What is the role of carsharing toward a more sustainable transport behavior? Analysis of data from 80 major German cities
Published in International Journal of Sustainable Transportation, 2022
Daniel Göddeke, Konstantin Krauss, Till Gnann
The explaining variables used can be assigned to three areas and are summarized in Table 2: Sociodemographic characteristics, that is, age, gender, income, and education. Individual mobility resources include the possession of a driver’s license as well as a public transit pass, the number of cars in the household, bicycle ownership, and the membership in a carsharing organization.

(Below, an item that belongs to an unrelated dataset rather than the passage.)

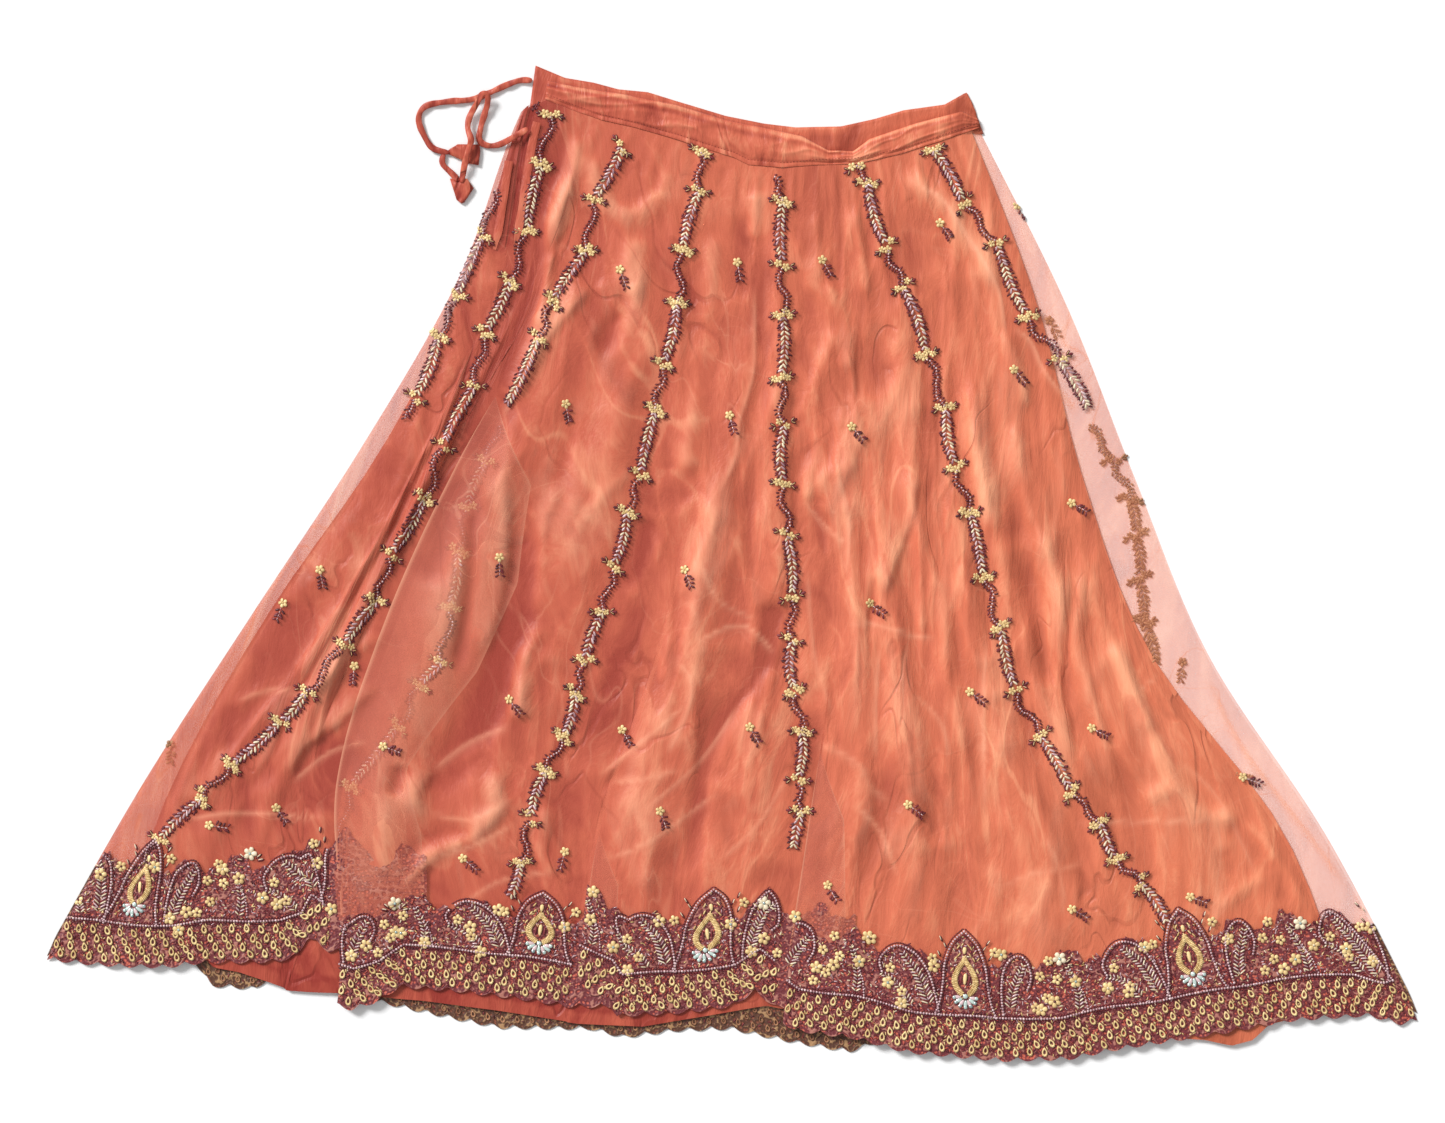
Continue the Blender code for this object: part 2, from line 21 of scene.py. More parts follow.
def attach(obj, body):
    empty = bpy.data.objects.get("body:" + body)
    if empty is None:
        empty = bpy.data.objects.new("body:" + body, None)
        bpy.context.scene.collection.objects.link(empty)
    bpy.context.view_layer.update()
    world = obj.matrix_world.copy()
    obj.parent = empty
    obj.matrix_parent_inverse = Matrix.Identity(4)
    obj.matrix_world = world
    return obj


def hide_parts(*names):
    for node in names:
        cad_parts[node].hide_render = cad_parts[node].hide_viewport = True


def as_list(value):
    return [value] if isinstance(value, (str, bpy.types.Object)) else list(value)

Furthermore, supply and city characteristics cover the city’s supply density with carsharing vehicles, binary variables indicating the existence of public transit stations within walking distance, and a binary variable indicating if the respective city is a metropolis according to RegioStaR7 classification. The RegioStaR7 categorization integrates different settlement structures, includes the central importance of cities and enables a population distribution that is suitable for sampling (BMVI, 2020c). Here, due to the urban focus, we select all cities that are metropolises (RegioStar7-71: e.g., Berlin or Hamburg), or regiopolises or large cities (RegioStaR7-72: e.g., Karlsruhe or Wiesbaden). Categorical input variables are encoded as dummy variables with the middle category being the reference basis.